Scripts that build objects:
◇ ◇ ◇

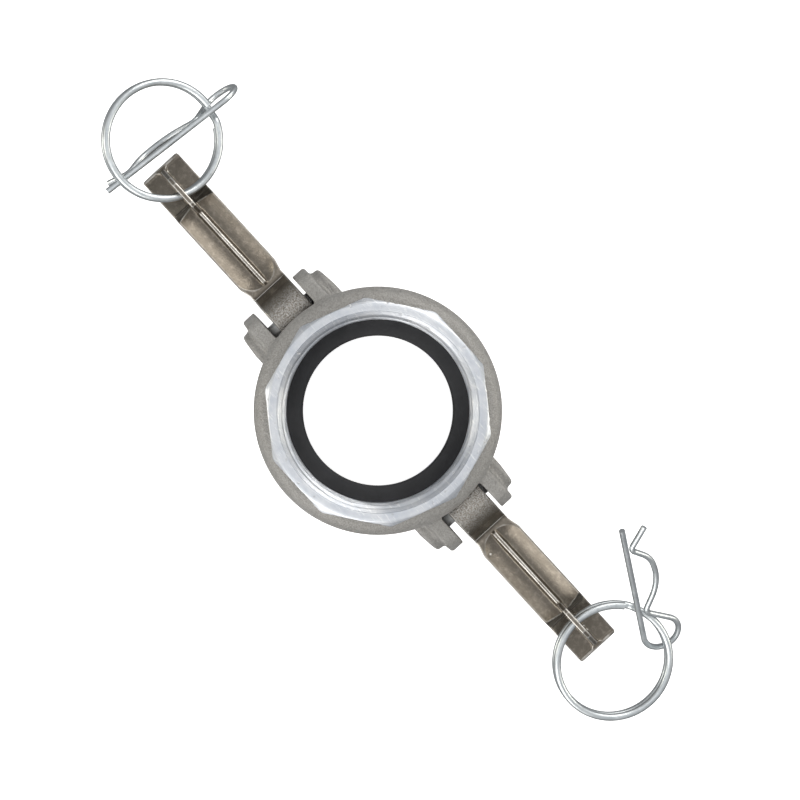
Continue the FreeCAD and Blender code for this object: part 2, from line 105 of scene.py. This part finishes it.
# ---- materials ---------------------------------------------------------------------------------
class Nodes:
    """A short way to write a material. A noise's scale is in waves per metre, a bump's distance in metres."""

    def __init__(self, name):
        self.material = bpy.data.materials.new(name)
        self.material.use_nodes = True
        self.tree = self.material.node_tree
        self.shader = self.tree.nodes["Principled BSDF"]

    def feed(self, socket, value):
        """Links a socket to another node's output, or sets it to a plain value."""
        if isinstance(value, bpy.types.NodeSocket):
            self.tree.links.new(value, socket)
        else:
            socket.default_value = value

    def add(self, kind, inputs=None, **settings):
        node = self.tree.nodes.new(kind)
        for key, value in settings.items():
            setattr(node, key, value)
        for key, value in (inputs or {}).items():
            self.feed(node.inputs[key], value)
        return node

    def place(self, scale=(1, 1, 1)):
        coordinates = self.add("ShaderNodeTexCoord")
        mapping = self.add("ShaderNodeMapping", {"Vector": coordinates.outputs["Object"], "Scale": scale})
        return mapping.outputs["Vector"]

    def noise(self, where, scale, detail=4.0, roughness=0.55):
        made = self.add(
            "ShaderNodeTexNoise",
            {"Vector": where, "Scale": scale, "Detail": detail, "Roughness": roughness},
        )
        return made.outputs["Fac"]

    def ramp(self, value, low, high, low_to=0.0, high_to=1.0):
        """Low to high becomes low_to to high_to, and stays there beyond."""
        made = self.add(
            "ShaderNodeMapRange",
            {"Value": value, "From Min": low, "From Max": high, "To Min": low_to, "To Max": high_to},
        )
        return made.outputs["Result"]

    def math(self, operation, a, b=0.0):
        return self.add("ShaderNodeMath", {0: a, 1: b}, operation=operation).outputs["Value"]

    def mix(self, share, a, b):
        """Colour a where the share is 0, colour b where it is 1."""
        factor, first, second, result = 0, 6, 7, 2  # the colour sockets of a mix node
        made = self.add("ShaderNodeMix", {}, data_type="RGBA")
        for number, value in ((factor, share), (first, a), (second, b)):
            self.feed(made.inputs[number], value)
        return made.outputs[result]

    def bump(self, height, distance, strength=1.0, normal=None):
        inputs = {"Height": height, "Distance": distance, "Strength": strength}
        if normal is not None:
            inputs["Normal"] = normal
        return self.add("ShaderNodeBump", inputs).outputs["Normal"]

    def shade(self, **values):
        """Feeds the shader: base_color=... is its Base Color, and so on."""
        for key, value in values.items():
            self.feed(self.shader.inputs[key.replace("_", " ").title()], value)
        return self.material


def grey(value, warm):
    """A grey with a little more red and a little less blue."""
    return (value * (1 + warm), value, value * (1 - 1.6 * warm), 1.0)


def cast_aluminium():
    """Sand-cast skin: an even grey with a fine peppered grain, small dark pores and faint stains."""
    n = Nodes("cast_aluminium")
    where = n.place()
    grain = n.noise(where, 2300.0, 3.0, 0.7)
    pores = n.noise(where, 900.0, 3.0, 0.6)
    stain = n.noise(where, 45.0, 4.0, 0.6)
    tone = n.mix(n.ramp(stain, 0.3, 0.72), grey(0.246, 0.038), grey(0.284, 0.030))
    tone = n.mix(n.ramp(grain, 0.42, 0.66, 0.0, 0.75), tone, grey(0.43, 0.02))
    tone = n.mix(n.ramp(pores, 0.32, 0.44, 0.32, 0.0), tone, grey(0.15, 0.03))
    normal = n.bump(grain, 0.00014, 0.8)
    normal = n.bump(n.ramp(pores, 0.3, 0.7), 0.0002, 0.6, normal)
    return n.shade(
        base_color=tone,
        metallic=0.55,
        roughness=n.ramp(pores, 0.3, 0.7, 0.46, 0.66),
        normal=normal,
    )


def turned_aluminium():
    """A face off the lathe: fine rings round the axis, brighter than the casting, with scuffs and dings."""
    n = Nodes("turned_aluminium")
    where = n.place()
    x, y, z = n.add("ShaderNodeSeparateXYZ", {"Vector": where}).outputs
    radius = n.math("SQRT", n.math("ADD", n.math("MULTIPLY", x, x), n.math("MULTIPLY", y, y)))
    rings = n.math("SINE", n.math("ADD", n.math("MULTIPLY", radius, 21000.0), n.math("MULTIPLY", z, 9000.0)))
    wander = n.math("MULTIPLY", n.noise(where, 90.0, 2.0, 0.5), 0.5)
    along = n.add(
        "ShaderNodeCombineXYZ",
        {"X": n.math("MULTIPLY", radius, 3200.0), "Y": n.math("MULTIPLY", z, 1100.0), "Z": wander},
    )
    uneven = n.noise(along.outputs["Vector"], 1.0, 3.0, 0.65)
    blotch = n.noise(where, 130.0, 5.0, 0.65)
    dings = n.ramp(n.noise(where, 420.0, 3.0, 0.6), 0.64, 0.72)
    scuff = n.ramp(n.noise(n.place((1.0, 5.0, 1.0)), 260.0, 4.0, 0.6), 0.56, 0.70)
    tone = n.mix(n.ramp(blotch, 0.3, 0.7), (0.50, 0.53, 0.58, 1), (0.72, 0.73, 0.745, 1))
    tone = n.mix(n.ramp(uneven, 0.35, 0.65, 0.35, 0.0), tone, (0.50, 0.52, 0.56, 1))
    tone = n.mix(n.math("MULTIPLY", scuff, 0.55), tone, (0.93, 0.93, 0.92, 1))
    tone = n.mix(n.math("MULTIPLY", dings, 0.4), tone, (0.42, 0.41, 0.40, 1))
    height = n.math("ADD", n.math("MULTIPLY", rings, 0.3), uneven)
    normal = n.bump(height, 0.00006, 0.6)
    normal = n.bump(n.math("SUBTRACT", 1.0, dings), 0.00015, 0.6, normal)
    return n.shade(
        base_color=tone,
        metallic=0.9,
        roughness=n.ramp(uneven, 0.3, 0.7, 0.26, 0.44),
        normal=normal,
    )


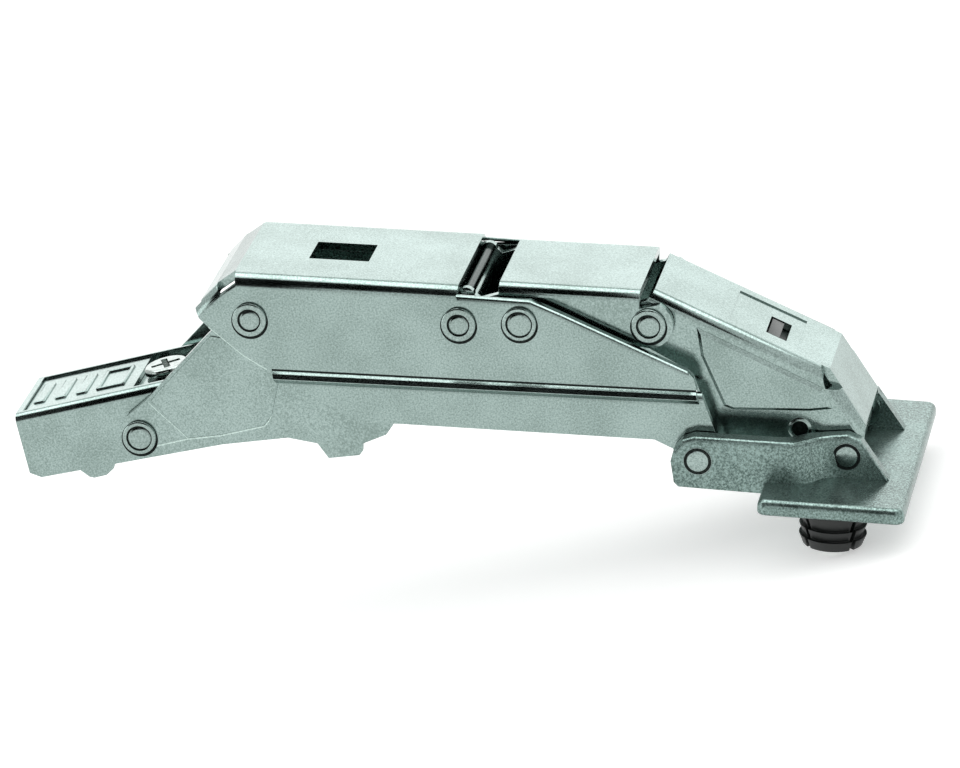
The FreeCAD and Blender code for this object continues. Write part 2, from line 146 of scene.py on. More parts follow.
# Flush pins of the door plate with the radii of their dark ring of painted shade
FLUSH = ("plate_rear_pin", "plate_front_pin")
FLUSH_STEPS = ((2.16, 0), (2.12, 0.1), (2.06, 0.0), (2.04, -0.05), (1.62, 0.0), (1.58, 0.06),
               (1.45, 0.05), (0.3, 0.01))
FLUSH_DARK = (1.6, 2.06)

# Side hole of the front link: its place along and up, and its bore, dark with painted shade
SIDE_HOLE = (93.9, -13.4)
HOLE_STEPS = ((1.75, 0.0), (1.5, 0.14), (1.3, 0.06), (1.22, -0.5), (0.3, 0.0))
HOLE_DARK = (-1.0, 1.22)

# Rear lower tab of the front link's cheeks
LINK_HALF = 9.3
LINK_SHEET = 1.2
LINK_TAB = ((80.4, -2.4), (81.0, -8.9), (81.4, -11.9), (82.2, -14.0), (87.2, -16.0),
            (92.8, -16.8), (93.3, -15.4), (86.4, -11.6), (83.6, -7.9), (80.4, -1.3))
TAB_EDGE = 0.1

# Trim on the sheets and the ears: the points that it follows on the far side, and its profile as
# steps outwards and upwards from them
CREST_PATH = ((19.5, 13.0, 11.3), (81.0, 13.0, -3.75))
EDGE_PATH = ((49.6, 13.0, 17.6), (60.2, 13.0, 14.7), (64.1, 13.0, 11.9), (80.5, 13.0, -0.4))
EAR_PATH = ((76.1, 15.4, -11.0), (77.7, 15.4, -9.8), (79.5, 15.4, -9.6), (91.8, 15.4, -12.8),
            (93.7, 14.95, -13.45), (95.3, 13.4, -13.9), (96.9, 11.85, -14.33),
            (98.9, 11.4, -14.6), (101.1, 11.4, -14.9), (102.8, 11.4, -16.2),
            (105.2, 11.4, -22.6))
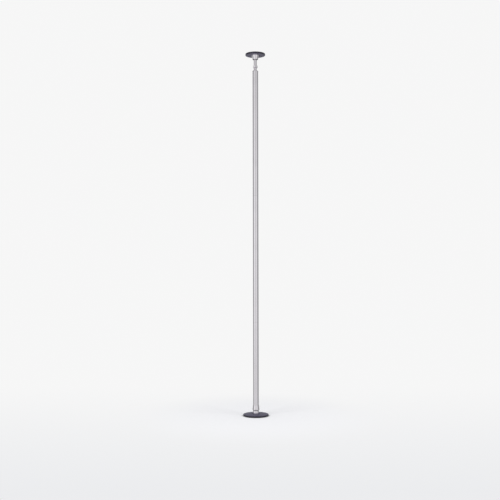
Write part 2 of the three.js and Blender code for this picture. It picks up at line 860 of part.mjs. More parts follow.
const keyHole = (height) => ({ radius: keyHoleDiameter / 2, height, angle: backAngle });
const lockHoles = lockAngles.map((angle) => (
  { radius: lockScrewDiameter / 2 + fit, height: lockScrewLevel, angle }
));
const footPinHoles = footPinAngles.map((angle) => (
  { radius: footPinDiameter / 2 + fit, height: footPinLevel, angle }
));
const bushScrewHoles = bushScrewAngles.map((angle) => (
  { radius: bushScrewDiameter / 2 + fit, height: upperTubeLength - bushScrewDrop, angle }
));
const lowerHoles = [...lockHoles, ...footPinHoles, keyHole(lowerTubeLength - expanderScrewOffset)];
const middleHoles = [keyHole(expanderScrewOffset), keyHole(middleTubeLength - expanderScrewOffset)];
const upperHoles = [keyHole(expanderScrewOffset), ...bushScrewHoles];
piece(spinner, 'lower_tube', makeTube(lowerTubeLength, lowerHoles), chrome, tubeFoot);
piece(spinner, 'middle_tube', makeTube(middleTubeLength, middleHoles), chrome, firstSeam);
piece(spinner, 'upper_tube', makeTube(upperTubeLength, upperHoles), chrome, secondSeam);
addExpander(spinner, 'lower_joint', firstSeam);
addExpander(spinner, 'upper_joint', secondSeam);
piece(spinner, 'jack_bush', makeJackBush(), chrome, jackBushFoot);
const bushScrewStart = rodRadius + fit + bushScrewBite;
['right', 'left'].forEach((place, index) => {
  const screw = socketScrew(bushScrewDiameter / 2, tubeRadius - fit - bushScrewStart);
  const mesh = piece(spinner, `bush_screw_${place}`, screw, blackSteel, upperTubeTop - bushScrewDrop);
  layRadially(mesh, bushScrewAngles[index], bushScrewStart);
});

// Lock screws, backed off so that the tube spins
['right', 'left'].forEach((place, index) => {
  const screw = socketScrew(lockScrewDiameter / 2, lockScrewLength);
  const mesh = piece(pole, `lock_screw_${place}`, screw, blackSteel, lockLevel);
  layRadially(mesh, lockAngles[index], spindleRadius + fit + lockTravel);
});

// Jack, which rises out of the tube as its rod is turned
const jack = new THREE.Group();
pole.add(jack);
const rodGuide = ring(rodRadius - guideShoulder + fit, tubeBore - fit, guideLength, wideSides);
piece(jack, 'rod_guide', rodGuide, nylon, guideFoot);
piece(jack, 'jack_rod', makeRod(), chrome, rodFoot);
piece(jack, 'guide_retaining_ring', retainingRing(rodRadius - guideShoulder), blackSteel, rodFoot + clipEdge);
piece(jack, 'turning_nut', makeNut(), chrome, nutFoot);
const nutPinLength = nutAcrossFlats - 2 * fit;
const crossPin = pin(nutPinDiameter / 2, nutPinLength);
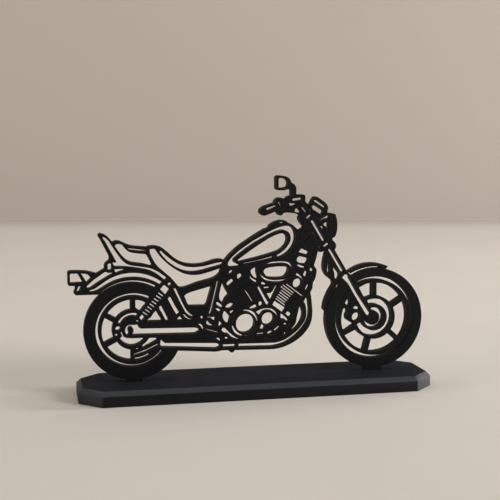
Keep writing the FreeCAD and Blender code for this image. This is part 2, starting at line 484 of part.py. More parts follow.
def engine_openings():
    shapes = [disk(COVER_CENTRE_SHARES, COVER_RADIUS_SHARE), disk(CAM_CENTRE_SHARES, CAM_RADIUS_SHARE)]
    for start, end in COVER_SLOT_DEGREES:
        shapes.append(ring_slot(COVER_CENTRE_SHARES, *COVER_SLOT_SHARES, start, end))
    shapes.append(ring_slot(CAM_CENTRE_SHARES, *CAM_SLOT_SHARES, *CAM_SLOT_DEGREES))
    shapes.extend(fins(FRONT_FIN_STARTS_SHARES, FRONT_FIN_LENGTHS_SHARE, FRONT_FIN_DEGREES))
    shapes.extend(fins(REAR_FIN_STARTS_SHARES, REAR_FIN_LENGTHS_SHARE, REAR_FIN_DEGREES))
    line_shares = [((0.183, 0.476), (0.236, 0.531), 0.008), ((0.226, 0.450), (0.216, 0.428), 0.008),
                   ((0.213, 0.394), (0.202, 0.372), 0.010)]
    shapes.extend(slots(line_shares))
    cam_rim_shares = [(-0.004, 0.448), (0.022, 0.460), (0.045, 0.465), (0.075, 0.465, S),
                      (0.102, 0.453, S), (0.122, 0.431, S), (0.129, 0.408), (0.122, 0.411),
                      (0.105, 0.438, S), (0.085, 0.451, S), (0.060, 0.453, S), (0.040, 0.446, S),
                      (0.022, 0.422), (0.009, 0.433)]
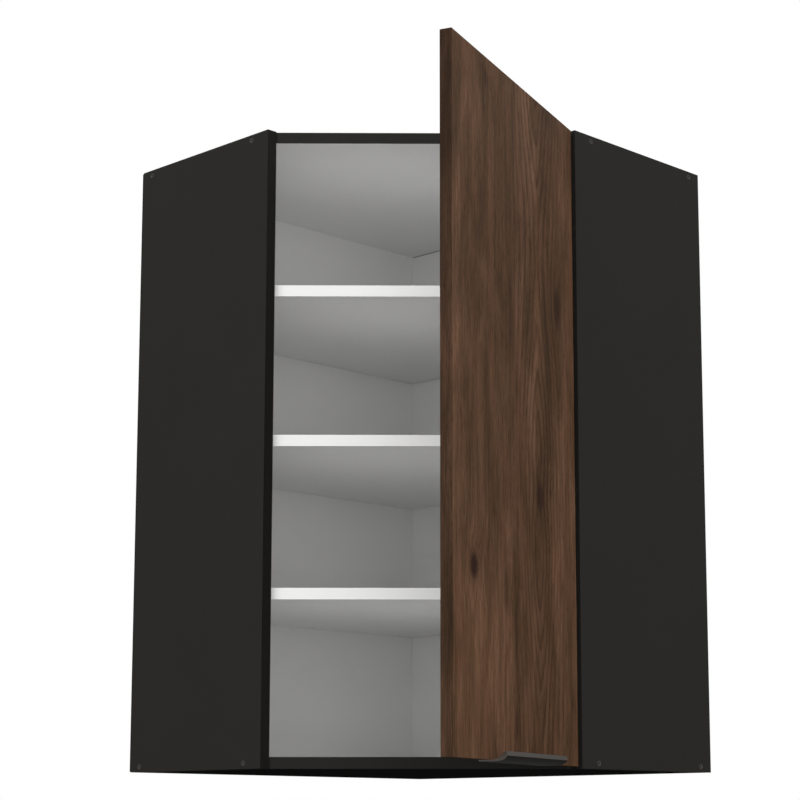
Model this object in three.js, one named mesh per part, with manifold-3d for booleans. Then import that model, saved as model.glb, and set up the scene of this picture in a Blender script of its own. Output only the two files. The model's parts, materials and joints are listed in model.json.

◇ ◇ ◇

Directive -
Of the lines above, retype only those from the line containing "The FreeCAD and Blender code for this object continues." through the line containing "(105.2, 11.4, -22.6))", including both, exactly.

Task solution -
The FreeCAD and Blender code for this object continues. Write part 2, from line 146 of scene.py on. More parts follow.
# Flush pins of the door plate with the radii of their dark ring of painted shade
FLUSH = ("plate_rear_pin", "plate_front_pin")
FLUSH_STEPS = ((2.16, 0), (2.12, 0.1), (2.06, 0.0), (2.04, -0.05), (1.62, 0.0), (1.58, 0.06),
               (1.45, 0.05), (0.3, 0.01))
FLUSH_DARK = (1.6, 2.06)

# Side hole of the front link: its place along and up, and its bore, dark with painted shade
SIDE_HOLE = (93.9, -13.4)
HOLE_STEPS = ((1.75, 0.0), (1.5, 0.14), (1.3, 0.06), (1.22, -0.5), (0.3, 0.0))
HOLE_DARK = (-1.0, 1.22)

# Rear lower tab of the front link's cheeks
LINK_HALF = 9.3
LINK_SHEET = 1.2
LINK_TAB = ((80.4, -2.4), (81.0, -8.9), (81.4, -11.9), (82.2, -14.0), (87.2, -16.0),
            (92.8, -16.8), (93.3, -15.4), (86.4, -11.6), (83.6, -7.9), (80.4, -1.3))
TAB_EDGE = 0.1

# Trim on the sheets and the ears: the points that it follows on the far side, and its profile as
# steps outwards and upwards from them
CREST_PATH = ((19.5, 13.0, 11.3), (81.0, 13.0, -3.75))
EDGE_PATH = ((49.6, 13.0, 17.6), (60.2, 13.0, 14.7), (64.1, 13.0, 11.9), (80.5, 13.0, -0.4))
EAR_PATH = ((76.1, 15.4, -11.0), (77.7, 15.4, -9.8), (79.5, 15.4, -9.6), (91.8, 15.4, -12.8),
            (93.7, 14.95, -13.45), (95.3, 13.4, -13.9), (96.9, 11.85, -14.33),
            (98.9, 11.4, -14.6), (101.1, 11.4, -14.9), (102.8, 11.4, -16.2),
            (105.2, 11.4, -22.6))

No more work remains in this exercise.